Using the listing below, select the lines with the word "part" and copy them.

* * * * *

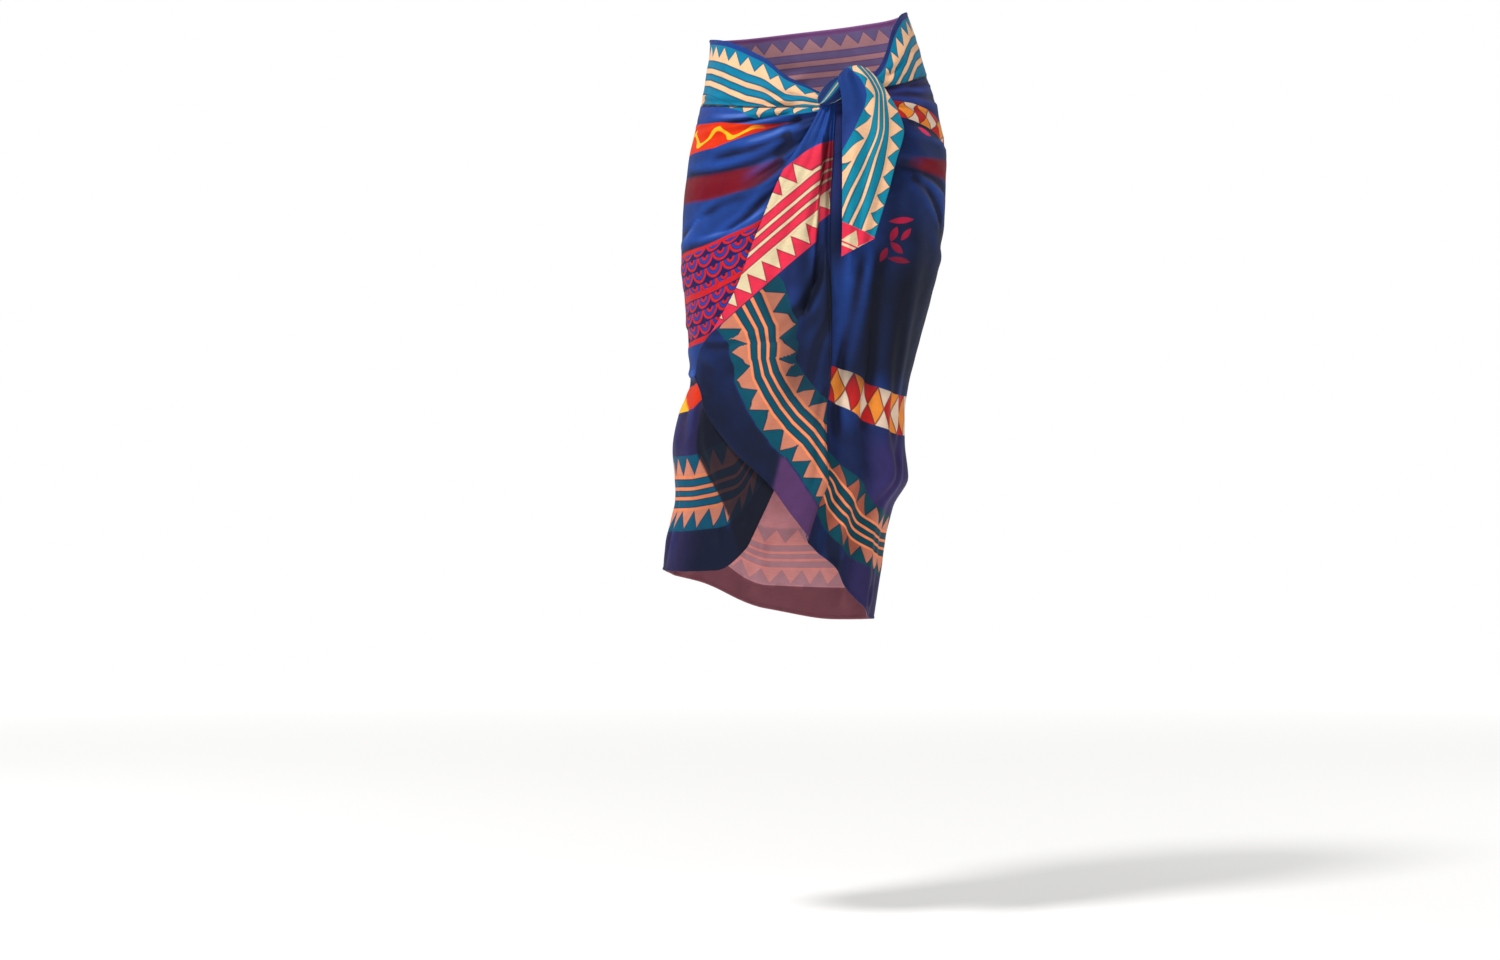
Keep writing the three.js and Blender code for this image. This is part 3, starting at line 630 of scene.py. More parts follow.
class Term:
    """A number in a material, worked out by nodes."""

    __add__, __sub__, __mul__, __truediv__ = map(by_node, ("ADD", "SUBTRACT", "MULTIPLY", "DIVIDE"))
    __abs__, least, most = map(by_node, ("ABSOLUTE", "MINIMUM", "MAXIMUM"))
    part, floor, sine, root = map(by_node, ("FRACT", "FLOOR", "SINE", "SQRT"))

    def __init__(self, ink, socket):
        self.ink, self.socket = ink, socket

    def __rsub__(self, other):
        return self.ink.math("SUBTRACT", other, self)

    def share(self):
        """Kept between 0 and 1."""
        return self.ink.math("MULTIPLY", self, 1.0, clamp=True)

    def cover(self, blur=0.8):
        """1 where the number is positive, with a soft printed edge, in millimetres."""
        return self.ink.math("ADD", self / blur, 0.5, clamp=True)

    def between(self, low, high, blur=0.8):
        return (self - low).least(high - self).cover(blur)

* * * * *

__COMPLETED EXERCISE__.
Keep writing the three.js and Blender code for this image. This is part 3, starting at line 630 of scene.py. More parts follow.
    part, floor, sine, root = map(by_node, ("FRACT", "FLOOR", "SINE", "SQRT"))